WHAT IS REQUIRED
Write out, precisely and in full, each line of the material.

DATA BLOCK
########

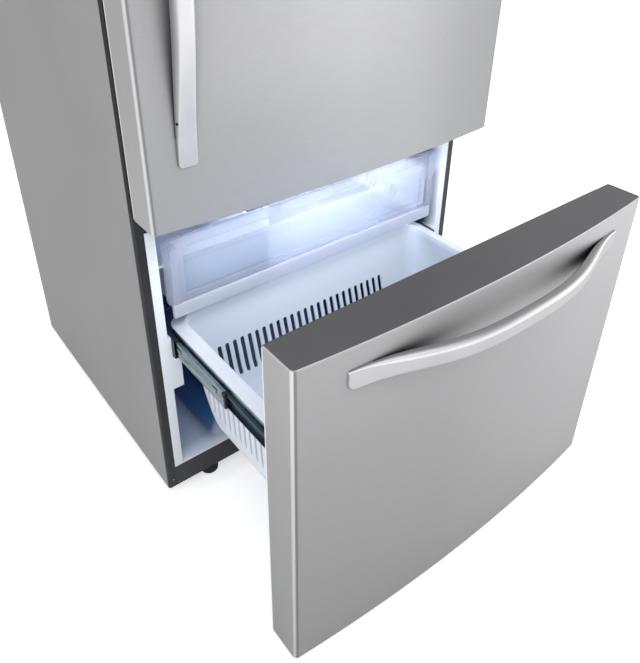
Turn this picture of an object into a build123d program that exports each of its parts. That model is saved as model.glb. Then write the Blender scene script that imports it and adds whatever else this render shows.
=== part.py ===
from build123d import *
import math
import os

# Bottom freezer refrigerator: one door over a pull-out freezer drawer.
# All sizes are in millimetres. X runs across the front, Y runs into the cabinet and Z is up.
# Places are worked out from the cabinet's front plane (Y = 0) and the floor (Z = 0). When a
# piece is written it moves along Y, so that the origin lies under the middle of the object.

# Cabinet
CASE_HALF_W = 416.0
CASE_DEPTH = 742.0
CASE_BOTTOM = 30.0
CASE_TOP = 1735.0
SHEET = 1.0
FLANGE_W = 20.0
CASE_EDGE_R = 6.0
BASE_TOP = 87.0
LINER_T = 2.5
CAVITY_HALF_W = 376.0
FREEZER_FLOOR = 92.0
FREEZER_TOP = 683.0
FRESH_FLOOR = 750.0
FRESH_TOP = 1680.0
FRESH_BACK = 680.0
CRISPER_Z0, CRISPER_Z1 = 753.0, 918.0
FREEZER_BACK = 640.0
DUCT_COVER_Y = 480.0

# Machine room, behind and below the freezer
ROOM_FRONT = 450.0
ROOM_TOP = 285.0
COVER_Y = 738.0
HUMP_FOOT_Y = 400.0
HUMP_TOP_Z = 345.0

# Blocks on the freezer walls that carry the drawer slides
BLOCK_BOTTOM = 306.0
RECESS_BOTTOM = 387.0
BLOCK_TOP = 437.0
BLOCK_X = 352.0
RECESS_X = 369.0

# Door and drawer fronts, as they are when closed
FRONT_REAR_Y = -15.0
FRONT_SIDE_T = 71.0
BOW = 22.0
FRONT_EDGE_R = 9.0
SKIN_T = 1.0
CAP_T = 4.0
DOOR_BOTTOM = 726.0
DOOR_TOP = 1738.0
DRAWER_BOTTOM = 37.0
DRAWER_TOP = 707.0
DRAWER_OUT = 390.0
GASKET_OUTER_X = 398.0
GASKET_W = 16.0
GASKET_GAP = 0.5

# Handles: bowed bars that taper down to thin ends on the fronts
HANDLE_W = 36.0
HANDLE_T = 17.0
HANDLE_END_T = 3.0
HANDLE_EDGE_R = 5.0
DRAWER_HANDLE_HALF = 327.0
DRAWER_HANDLE_RISE = 55.0
DRAWER_HANDLE_Z = 632.0
DOOR_HANDLE_X = -361.0
DOOR_HANDLE_Z0 = 838.0
DOOR_HANDLE_Z1 = 1642.0
DOOR_HANDLE_RISE = 40.0

# Hinge line of the door
PIN_X = 400.0
PIN_Y = -40.0
PIN_R = 6.0
BUSH_R = 6.1

# Drawer tub
TUB_T = 2.5
TUB_RIM_Z = 446.0
TUB_FRONT_Y = 10.0
TUB_BACK_R = 35.0
TUB_SLOTS = 25

# Upper tray and ice bin
TRAY_FLOOR = 475.0
TRAY_SIDE_X = 346.0
TRAY_BACK_Y = 368.0
TRAY_TOP = 600.0
TRAY_FRONT_TOP = 650.0
GUIDE_X = 350.0

# Feet
LEG_X = 302.0
LEG_Y = 24.0
LEG_R = 21.0

FRONT_MOST = FRONT_REAR_Y - FRONT_SIDE_T - BOW - DRAWER_HANDLE_RISE - DRAWER_OUT
MIDDLE_Y = (CASE_DEPTH + FRONT_MOST) / 2
SIDES = {"left": -1, "right": 1}

os.makedirs("parts", exist_ok=True)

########

RESPONSE
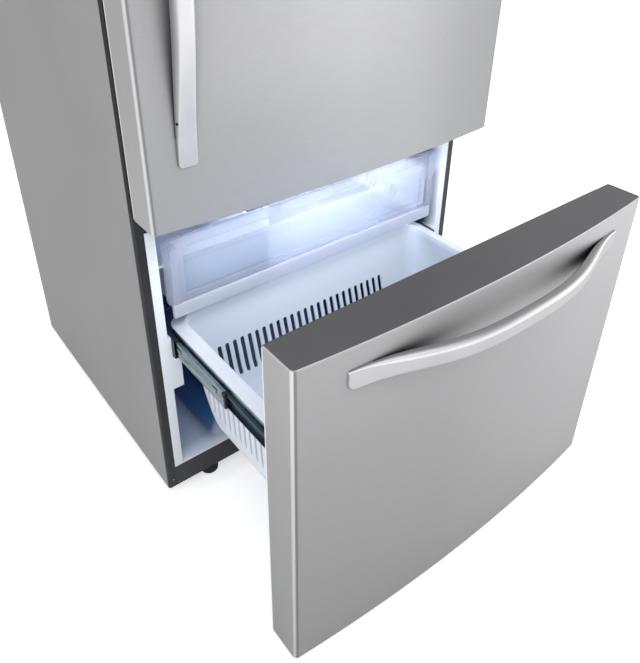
Turn this picture of an object into a build123d program that exports each of its parts. That model is saved as model.glb. Then write the Blender scene script that imports it and adds whatever else this render shows.
=== part.py ===
from build123d import *
import math
import os

# Bottom freezer refrigerator: one door over a pull-out freezer drawer.
# All sizes are in millimetres. X runs across the front, Y runs into the cabinet and Z is up.
# Places are worked out from the cabinet's front plane (Y = 0) and the floor (Z = 0). When a
# piece is written it moves along Y, so that the origin lies under the middle of the object.

# Cabinet
CASE_HALF_W = 416.0
CASE_DEPTH = 742.0
CASE_BOTTOM = 30.0
CASE_TOP = 1735.0
SHEET = 1.0
FLANGE_W = 20.0
CASE_EDGE_R = 6.0
BASE_TOP = 87.0
LINER_T = 2.5
CAVITY_HALF_W = 376.0
FREEZER_FLOOR = 92.0
FREEZER_TOP = 683.0
FRESH_FLOOR = 750.0
FRESH_TOP = 1680.0
FRESH_BACK = 680.0
CRISPER_Z0, CRISPER_Z1 = 753.0, 918.0
FREEZER_BACK = 640.0
DUCT_COVER_Y = 480.0

# Machine room, behind and below the freezer
ROOM_FRONT = 450.0
ROOM_TOP = 285.0
COVER_Y = 738.0
HUMP_FOOT_Y = 400.0
HUMP_TOP_Z = 345.0

# Blocks on the freezer walls that carry the drawer slides
BLOCK_BOTTOM = 306.0
RECESS_BOTTOM = 387.0
BLOCK_TOP = 437.0
BLOCK_X = 352.0
RECESS_X = 369.0

# Door and drawer fronts, as they are when closed
FRONT_REAR_Y = -15.0
FRONT_SIDE_T = 71.0
BOW = 22.0
FRONT_EDGE_R = 9.0
SKIN_T = 1.0
CAP_T = 4.0
DOOR_BOTTOM = 726.0
DOOR_TOP = 1738.0
DRAWER_BOTTOM = 37.0
DRAWER_TOP = 707.0
DRAWER_OUT = 390.0
GASKET_OUTER_X = 398.0
GASKET_W = 16.0
GASKET_GAP = 0.5

# Handles: bowed bars that taper down to thin ends on the fronts
HANDLE_W = 36.0
HANDLE_T = 17.0
HANDLE_END_T = 3.0
HANDLE_EDGE_R = 5.0
DRAWER_HANDLE_HALF = 327.0
DRAWER_HANDLE_RISE = 55.0
DRAWER_HANDLE_Z = 632.0
DOOR_HANDLE_X = -361.0
DOOR_HANDLE_Z0 = 838.0
DOOR_HANDLE_Z1 = 1642.0
DOOR_HANDLE_RISE = 40.0

# Hinge line of the door
PIN_X = 400.0
PIN_Y = -40.0
PIN_R = 6.0
BUSH_R = 6.1

# Drawer tub
TUB_T = 2.5
TUB_RIM_Z = 446.0
TUB_FRONT_Y = 10.0
TUB_BACK_R = 35.0
TUB_SLOTS = 25

# Upper tray and ice bin
TRAY_FLOOR = 475.0
TRAY_SIDE_X = 346.0
TRAY_BACK_Y = 368.0
TRAY_TOP = 600.0
TRAY_FRONT_TOP = 650.0
GUIDE_X = 350.0

# Feet
LEG_X = 302.0
LEG_Y = 24.0
LEG_R = 21.0

FRONT_MOST = FRONT_REAR_Y - FRONT_SIDE_T - BOW - DRAWER_HANDLE_RISE - DRAWER_OUT
MIDDLE_Y = (CASE_DEPTH + FRONT_MOST) / 2
SIDES = {"left": -1, "right": 1}

os.makedirs("parts", exist_ok=True)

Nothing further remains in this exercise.